La seconde tentative était d’empêcher le jugement de Besenval. Ce général de la reine contre Paris avait été arrêté dans sa fuite. Le juger, le condamner, c’était condamner aussi les ordres d’après lesquels il avait agi. Necker, revenant, l’avait vu sur son passage, lui avait donné espoir. Il ne fut pas difficile d’obtenir de son bon cœur une démarche solennelle auprès de la Ville de Paris[1]. Emporter l’amnistie générale, dans la joie de son retour, finir la Révolution, ramener la sérénité, apparaître, comme, après le déluge, l’arc-en-ciel dans les nuées, quoi de plus charmant pour la vanité de Necker ?

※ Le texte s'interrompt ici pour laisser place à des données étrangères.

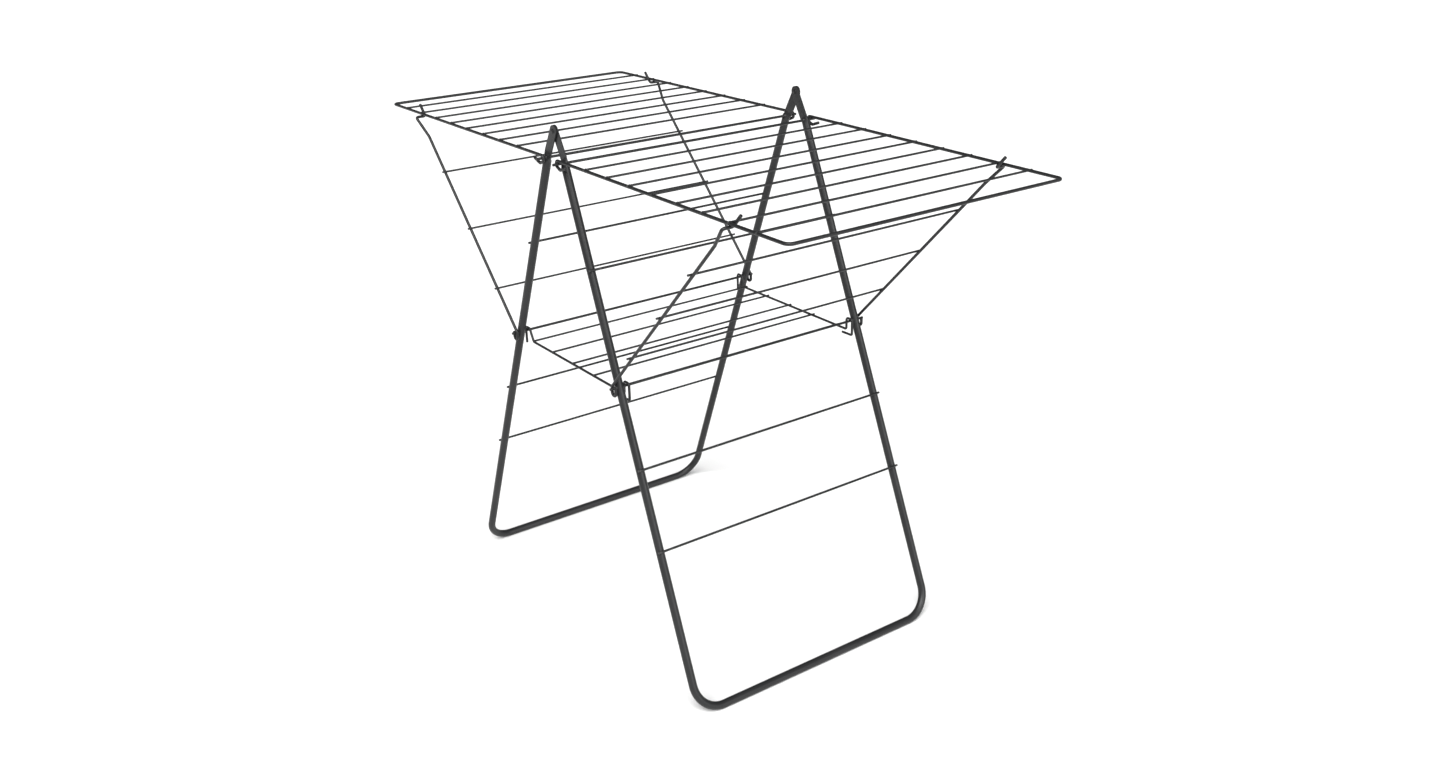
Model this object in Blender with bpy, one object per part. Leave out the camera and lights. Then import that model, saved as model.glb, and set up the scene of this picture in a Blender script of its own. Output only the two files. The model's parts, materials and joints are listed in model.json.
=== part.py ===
"""Folding winged clothes airer: two bent tube leg frames, two fold-down wings,
two wing braces and a lift-off shelf, all in powder-coated steel.

Metres, +Z up. X runs along the drying rungs, the far side is +Y and the near
side is -Y. The origin is on the floor, midway between the two foot bars.
"""
import math

import bmesh
import bpy
from mathutils import Vector

# Leg frames: one tube each, bent to a U, with its two ends pressed flat.
TUBE_D = 0.016
TUBE_SIDES = 16
HALF_WIDTH_TOP = 0.280
LEG_SPLAY = 0.0095
PIN_HEIGHT = 1.0265
HINGE_BAR_DROP = 0.0535
HINGE_BAR_Y = 0.0303
FOOT_Y = 0.4225
FOOT_BEND_R = 0.055
FLAT_WIDTH = 0.022
FLAT_THICK = 0.003
FLAT_GAP = 0.0006
FLAT_TO_BAR = 0.010
ROUND_FROM_BAR = 0.009

# Straight bars that cross the leg frames, by their distance down the leg.
HINGE_BAR_D = 0.005
LOWER_BAR_DOWN = 0.4162
LEG_RUNG_D = 0.0045
LEG_RUNGS_DOWN = (0.1990, 0.5731, 0.7283)
LEG_RUNG_PAST_TUBE = 0.0005
BAR_PAST_BRACE = 0.0057
BORE_CLEARANCE = 0.0001

# Apex rivets.
RIVET_D = 0.005
RIVET_HEAD_D = 0.009
RIVET_HEAD_H = 0.0024

# Wings: clearances are taken from the leg tube and from the hinge bar.
WING_WIRE_D = 0.006
WING_TO_TUBE = 0.002
WING_REACH = 0.691
WING_DROP = 0.0030
WING_CORNER_R = 0.012
WING_RUNG_D = 0.004
WING_RUNG_COUNT = 8
WING_RUNG_FIRST = 0.1245
WING_RUNG_TO_OUTER = 0.0716
WING_RUNG_PAST_RAIL = 0.0005
HOOK_SLACK = 0.0004
HOOK_DIP = 0.0042
HOOK_TOE = 0.0007
HOOK_KNEE = 0.0013
HOOK_TAIL_LENGTH = 0.020
HOOK_TAIL_TO_RAIL = 0.0028

# Wing braces: an eye hangs on the lower hinge bar and a tip rises inside the rail.
BRACE_WIRE_D = 0.006
BRACE_TO_TUBE = 0.0011
BRACE_SEAT_BEFORE_RUNG = 0.0007
BRACE_SEAT_RUNG = 7
BRACE_CORNER_PAST_RAIL = 0.013
BRACE_TIP_TO_RAIL = 0.002
BRACE_SPLAY_LENGTH = 0.050
BRACE_TIP_LENGTH = 0.030
BRACE_EYE_SLACK = 0.0007
BRACE_EYE_HANG = 0.0140
BRACE_EYE_RISE = 0.0020
BRACE_RUNG_D = 0.004
BRACE_RUNG_REACHES = (0.1005, 0.2447, 0.3847)
BRACE_RUNG_PAST_WIRE = 0.005

# Shelf: loops on the near lower bar, latch hooks over the far one.
SHELF_WIRE_D = 0.005
SHELF_TO_TUBE = 0.0047
SHELF_DROP = 0.0195
SHELF_RUNG_D = 0.004
SHELF_RUNG_FROM_NEAR_BAR = 0.036
SHELF_RUNG_FROM_FAR_BAR = 0.026
SHELF_RUNG_COUNT = 5
SHELF_HOOK_SLACK = 0.0035
SHELF_TAIL_TO_RAIL = 0.0037
SHELF_TAIL_LENGTH = 0.0300
SHELF_TAIL_SLOPE = 0.0008
SHELF_RAMP_RUN = 0.0140
SHELF_LATCH_TUCK = 0.0015
SHELF_LATCH_LEG = 0.0290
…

Il vint à l’Hôtel de Ville, obtint tout de ceux qui s’y trouvaient, électeurs, représentants des districts, simples citoyens, une foule mêlée, confuse et sans caractère légal. L’ivresse était au comble, dans la salle et sur la place. Il se montra à la fenêtre, sa femme à droite, sa fille à gauche, qui pleuraient et lui baisaient les mains… Sa fille, Mme de Staël, s’évanouit de bonheur[2].

  1. Il dit expressément qu’il parlait de la part du roi. (Voir son discours, Hist. Révol., par deux amis de la liberté, II, 235.)
  2. Staël, Considérations, 1re partie, ch. xxiii. (Voir aussi Necker, t. VI, IX.)